No one should be buying hardware today

Andreessen says none of the companies his VC firm, Andreessen-Horowitz, invests in buys their own technology hardware.

“They buy their laptops and that’s basically it. And increasingly they might not buy their laptops, because their employees will just bring their own devices. But they don’t buy servers. They don’t buy storage devices. They don’t buy any of this stuff; they just rent on AWS (Amazon Web Services). And they don’t buy sales-force automation software, they rent on Salesforce.com.

“Any piece of installed software for which there’s a web or a cloud equivalent I think is in real trouble, and I think that’s just now becoming clear.

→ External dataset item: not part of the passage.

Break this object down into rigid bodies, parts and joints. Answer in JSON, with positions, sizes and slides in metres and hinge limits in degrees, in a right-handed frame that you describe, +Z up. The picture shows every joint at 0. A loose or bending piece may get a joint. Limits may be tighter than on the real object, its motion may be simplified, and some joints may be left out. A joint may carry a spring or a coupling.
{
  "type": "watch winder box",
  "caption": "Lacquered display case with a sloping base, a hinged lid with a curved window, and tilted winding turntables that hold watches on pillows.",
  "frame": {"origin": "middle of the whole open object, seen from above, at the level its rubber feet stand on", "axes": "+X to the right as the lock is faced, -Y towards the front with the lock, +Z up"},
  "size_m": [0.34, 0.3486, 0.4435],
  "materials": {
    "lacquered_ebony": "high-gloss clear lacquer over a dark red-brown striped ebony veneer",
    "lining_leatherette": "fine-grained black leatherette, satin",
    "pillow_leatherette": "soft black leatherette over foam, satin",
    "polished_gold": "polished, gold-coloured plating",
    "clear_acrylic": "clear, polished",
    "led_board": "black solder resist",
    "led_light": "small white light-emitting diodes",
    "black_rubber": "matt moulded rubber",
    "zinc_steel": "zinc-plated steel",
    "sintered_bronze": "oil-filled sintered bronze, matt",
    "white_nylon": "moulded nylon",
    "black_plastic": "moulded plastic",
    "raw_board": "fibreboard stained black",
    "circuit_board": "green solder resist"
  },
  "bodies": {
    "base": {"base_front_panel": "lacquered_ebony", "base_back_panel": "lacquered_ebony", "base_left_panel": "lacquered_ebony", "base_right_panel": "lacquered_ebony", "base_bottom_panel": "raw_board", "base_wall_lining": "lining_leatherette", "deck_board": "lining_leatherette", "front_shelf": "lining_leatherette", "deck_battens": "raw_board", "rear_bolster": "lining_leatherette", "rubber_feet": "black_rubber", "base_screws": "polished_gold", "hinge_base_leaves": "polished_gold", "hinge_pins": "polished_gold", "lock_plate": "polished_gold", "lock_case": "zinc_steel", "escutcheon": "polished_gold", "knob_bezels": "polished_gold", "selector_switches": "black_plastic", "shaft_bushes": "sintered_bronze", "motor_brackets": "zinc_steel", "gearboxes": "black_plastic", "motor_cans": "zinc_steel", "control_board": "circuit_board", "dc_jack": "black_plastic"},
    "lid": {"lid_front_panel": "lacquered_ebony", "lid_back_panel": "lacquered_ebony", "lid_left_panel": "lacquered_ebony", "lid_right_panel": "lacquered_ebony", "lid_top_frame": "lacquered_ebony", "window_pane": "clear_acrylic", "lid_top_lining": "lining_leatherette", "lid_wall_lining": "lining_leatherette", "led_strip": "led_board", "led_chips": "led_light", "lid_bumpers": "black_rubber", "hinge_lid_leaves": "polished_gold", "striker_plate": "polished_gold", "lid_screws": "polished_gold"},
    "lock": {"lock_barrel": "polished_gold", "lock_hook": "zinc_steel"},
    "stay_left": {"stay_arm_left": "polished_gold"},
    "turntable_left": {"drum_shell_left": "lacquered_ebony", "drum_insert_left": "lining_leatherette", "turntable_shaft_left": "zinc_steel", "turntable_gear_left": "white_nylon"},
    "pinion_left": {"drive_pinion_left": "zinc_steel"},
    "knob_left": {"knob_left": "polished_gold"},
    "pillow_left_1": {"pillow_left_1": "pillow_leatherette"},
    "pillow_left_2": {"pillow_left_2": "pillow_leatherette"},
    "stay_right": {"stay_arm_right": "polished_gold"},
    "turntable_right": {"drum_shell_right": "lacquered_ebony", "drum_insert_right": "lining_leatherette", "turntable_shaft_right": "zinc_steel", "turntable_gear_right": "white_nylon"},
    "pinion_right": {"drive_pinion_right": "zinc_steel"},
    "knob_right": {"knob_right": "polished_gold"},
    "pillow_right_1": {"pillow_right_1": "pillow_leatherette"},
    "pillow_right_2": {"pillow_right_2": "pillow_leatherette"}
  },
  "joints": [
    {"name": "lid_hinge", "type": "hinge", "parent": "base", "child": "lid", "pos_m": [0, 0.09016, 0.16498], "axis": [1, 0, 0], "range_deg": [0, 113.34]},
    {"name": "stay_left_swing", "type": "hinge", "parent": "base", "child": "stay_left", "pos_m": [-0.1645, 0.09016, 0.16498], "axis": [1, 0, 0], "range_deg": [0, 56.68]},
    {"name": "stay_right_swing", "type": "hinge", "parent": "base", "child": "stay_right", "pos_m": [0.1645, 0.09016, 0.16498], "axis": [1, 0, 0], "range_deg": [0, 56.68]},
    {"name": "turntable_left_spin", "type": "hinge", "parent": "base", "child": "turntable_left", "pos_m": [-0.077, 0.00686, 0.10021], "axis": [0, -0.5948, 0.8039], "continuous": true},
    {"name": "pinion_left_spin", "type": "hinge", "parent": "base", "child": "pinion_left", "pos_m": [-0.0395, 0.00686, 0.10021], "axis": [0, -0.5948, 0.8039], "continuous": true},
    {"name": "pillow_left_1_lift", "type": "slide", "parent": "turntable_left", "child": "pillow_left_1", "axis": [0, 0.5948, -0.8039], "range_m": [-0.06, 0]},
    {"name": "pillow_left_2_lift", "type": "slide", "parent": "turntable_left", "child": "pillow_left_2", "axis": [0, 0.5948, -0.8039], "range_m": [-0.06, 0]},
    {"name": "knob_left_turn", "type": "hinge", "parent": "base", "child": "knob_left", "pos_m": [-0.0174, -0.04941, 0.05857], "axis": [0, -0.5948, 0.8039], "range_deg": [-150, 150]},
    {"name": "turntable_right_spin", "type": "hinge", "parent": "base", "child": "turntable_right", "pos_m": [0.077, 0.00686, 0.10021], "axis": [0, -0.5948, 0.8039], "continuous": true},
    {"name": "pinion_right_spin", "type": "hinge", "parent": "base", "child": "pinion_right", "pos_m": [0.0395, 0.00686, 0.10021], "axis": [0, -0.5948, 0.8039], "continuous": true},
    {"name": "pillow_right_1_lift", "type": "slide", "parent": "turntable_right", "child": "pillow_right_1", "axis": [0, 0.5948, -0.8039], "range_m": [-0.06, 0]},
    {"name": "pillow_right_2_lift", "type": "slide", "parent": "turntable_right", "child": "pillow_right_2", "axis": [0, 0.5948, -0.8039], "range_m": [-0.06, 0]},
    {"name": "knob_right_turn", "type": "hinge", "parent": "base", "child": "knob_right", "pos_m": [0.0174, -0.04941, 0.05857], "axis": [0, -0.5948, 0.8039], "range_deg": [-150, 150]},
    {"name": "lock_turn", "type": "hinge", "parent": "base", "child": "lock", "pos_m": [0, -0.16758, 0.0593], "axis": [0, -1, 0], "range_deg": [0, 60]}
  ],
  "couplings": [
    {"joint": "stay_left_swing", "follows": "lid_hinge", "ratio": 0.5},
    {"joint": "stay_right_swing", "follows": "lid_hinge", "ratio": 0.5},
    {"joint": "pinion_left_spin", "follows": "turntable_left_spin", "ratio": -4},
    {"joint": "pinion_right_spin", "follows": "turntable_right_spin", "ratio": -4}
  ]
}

“The other thing that’s happened is 2012 seems to be the year of the actual SaaS tipping point, like where big companies are now saying, you know what, it’s fine, like I can do it, I can do Salesforce, I can do Workday. Because there used to be lots of issues around can I trust the security issues or liability issues, and an awful lot of big companies are now saying, “You know what, I am going to save so much money, the service is going to be so much better, and my users are going to be so much happier, more productive. I have got to make this stuff work on iPhones anyway, so I have got to do something new.

“My old software vendors are charging me these huge upgrade and maintenance prices. I can switch to SaaS for less than the cost of the maintenance on the old software.”

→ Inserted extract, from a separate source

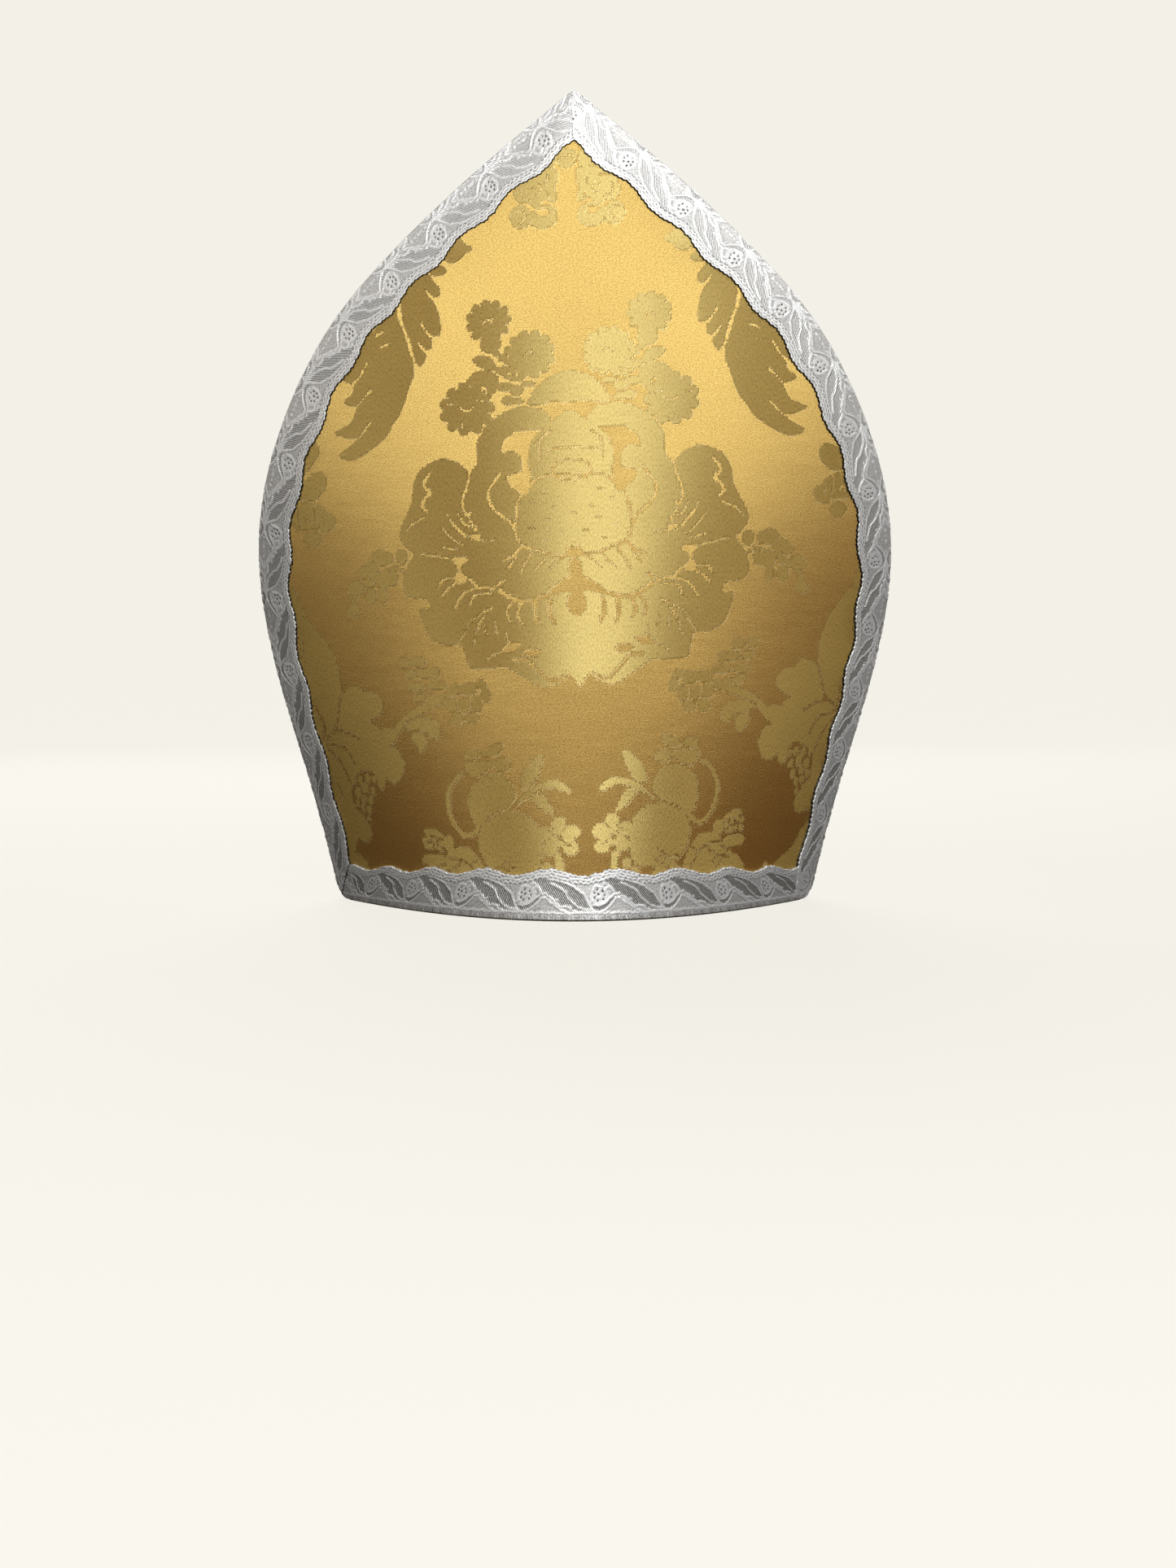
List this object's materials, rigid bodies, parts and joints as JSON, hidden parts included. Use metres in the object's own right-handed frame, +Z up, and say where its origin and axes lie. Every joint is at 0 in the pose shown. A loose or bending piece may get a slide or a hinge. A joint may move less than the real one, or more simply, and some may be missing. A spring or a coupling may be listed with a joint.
{
  "type": "bishop mitre",
  "caption": "Tall pointed ceremonial hat: two stiff damask horns edged with scalloped silver galloon, joined by a soft folded gusset and open below for a head.",
  "frame": {"origin": "centre of the oval rim, on the plane that the rim rests on", "axes": "+Z up towards the tips, the front horn faces -Y, +X is the viewer's right when looking at the front horn"},
  "size_m": [0.2856, 0.1966, 0.353],
  "materials": {
    "damask": "gold satin damask with a woven floral figure",
    "galloon": "woven silver metal-thread lace with raised leaves",
    "gusset_cloth": "plain soft gold cloth"
  },
  "bodies": {
    "root": {"front_panel": "damask", "back_panel": "damask", "front_edge_galloon": "galloon", "back_edge_galloon": "galloon", "front_hem_galloon": "galloon", "back_hem_galloon": "galloon", "crown_gusset": "gusset_cloth"}
  },
  "joints": []
}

“Like, at a certain point it becomes –‘Oh,’ and then on security it’s like, ‘Yeah, I may have concerns about SaaS security, but it turns out I have the concerns about my own internal security anyway’.

“So every one of these companies has had an employee steal a laptop that has 25 million customer records on it, and they are like, ‘Well, okay, if I can’t even lock that down, then why am I that worried about whether somebody is going to break into Salesforce.com?’ And by the way, Salesforce.com has gotten much better at security.

“So there is a bunch of new technologies coming out that are going to make cloud and SaaS even more secure, and I think are going to end up making — I think cloud and SaaS are going to end up being a lot more secure than anything inside the firewall.”

Distributed workforces

Andreessen sees a rapidly growing market for outsourced employment and he sites start ups such as TaskRabbit, Zaarly, oDesk, RentACoder and Cloudera as leading the charge across a variety of markets.


“If you are starting a new company it’s so obvious that you would want to do most of your marketing on Google and Facebook and Twitter, whereas a lot of the existing companies still haven’t wrapped their heads around that.”


“A lot of companies need to actually educate their customers or their partners, and a lot of that has to happen online.

“Employers are going to have to get a lot more actively involved in making sure that the supply of candidates is actually educated and that they can hire somebody who doesn’t yet know what they need to know and actually educate and train them, and a lot of that is going to happen with the new technology.

“So I think the companies have a real question about how do they develop their workforces, how do they make sure that their employees stay relevant for the purpose of staying inside a company for a longer period of time? And then how do you get the workforce over time to be a lot more flexible and adaptable, so that if you have to lay off a ton of people, or if you have to get out of a line of business, or if you have to expand into a new business, how do you get your current employees to adapt better to that?”